What the team needs to explore

Before their next assessment, the team needs to:

  • While in Live, the team should look at the personas and see whether the take up by each persona was as expected. If not, investigate the reasons and take appropriate actions.

16. Identify performance indicators

Decision

The team met point 16 of the Standard

What the team has done well

The panel was impressed that:

  • The team have demonstrated their performance measurement plans where the success measures for the service are outlined and metrics and targets developed for their measurement. They have gone beyond the 4 mandatory KPIs to have a suite of KPIs that measure many aspects of the user journey and success against user needs and policy objectives.
  • A wide range of data sources, both online and offline are used to measure performance against the range of KPIs and this has enabled the team to drive positive improvements to the service and also to the user journey.
  • Performance against the KPIs is monitored, reported and shared regularly across the team and with stakeholders.

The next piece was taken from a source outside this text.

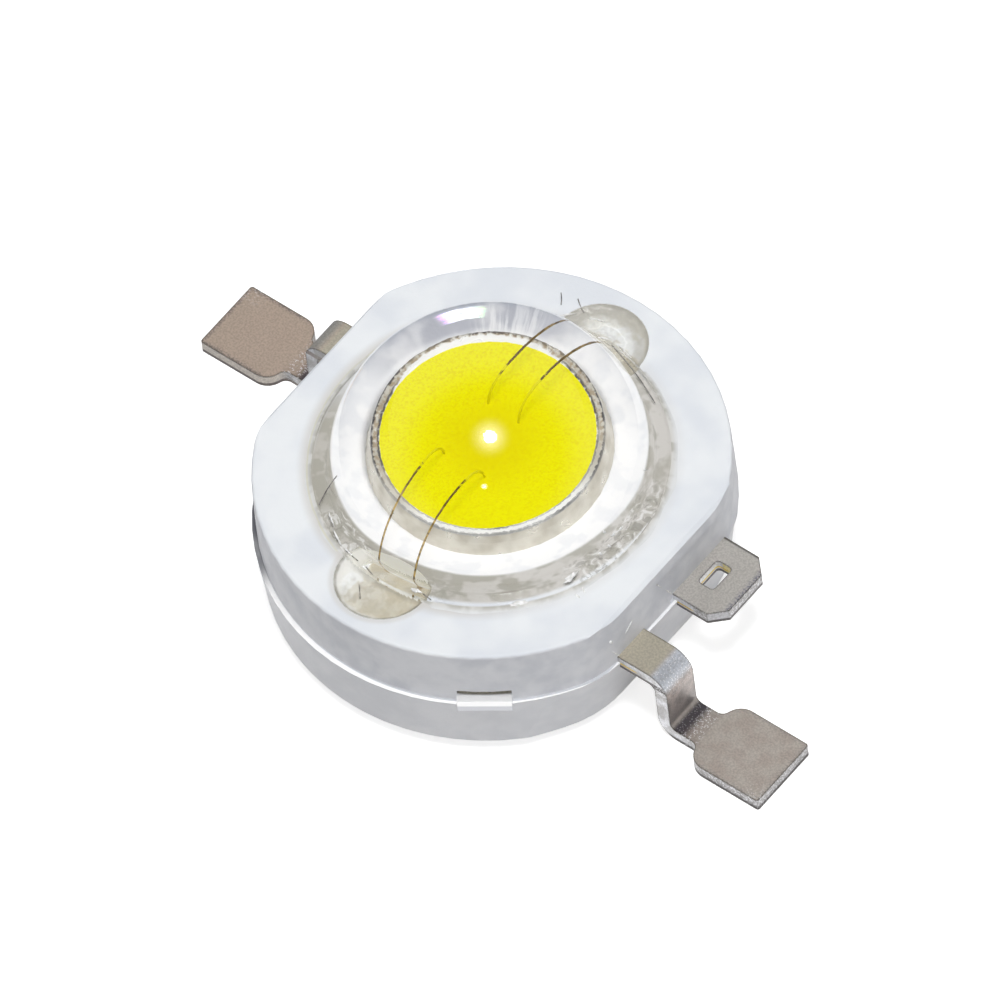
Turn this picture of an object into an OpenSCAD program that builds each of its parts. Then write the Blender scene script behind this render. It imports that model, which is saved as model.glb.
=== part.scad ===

What the team needs to explore

Before their next assessment, the team needs to:

  • Using some A/B testing to assess changes to the service before deploying the changes to all users of the service.

17. Report performance data on the Performance Platform

Decision

The team met point 17 of the Standard

What the team has done well

The panel was impressed that:

  • The team have established a dedicated page for the service on the Performance Platform and are reporting regular trend data for 3 of the 4 mandatory KPIs. Cost per Transaction is yet to be reported, but a metric has been developed.

What the team needs to explore

Before their next assessment, the team needs to:

  • Report Cost per Transaction once sign off on the metric has been completed.

18. Test with the minister

Decision

The team met point 18 of the Standard

What the team has done well

The panel was impressed that:

  • The team have tested with the minister who fully endorsed the digital service giving senior level buy-in at the very top which is great to see.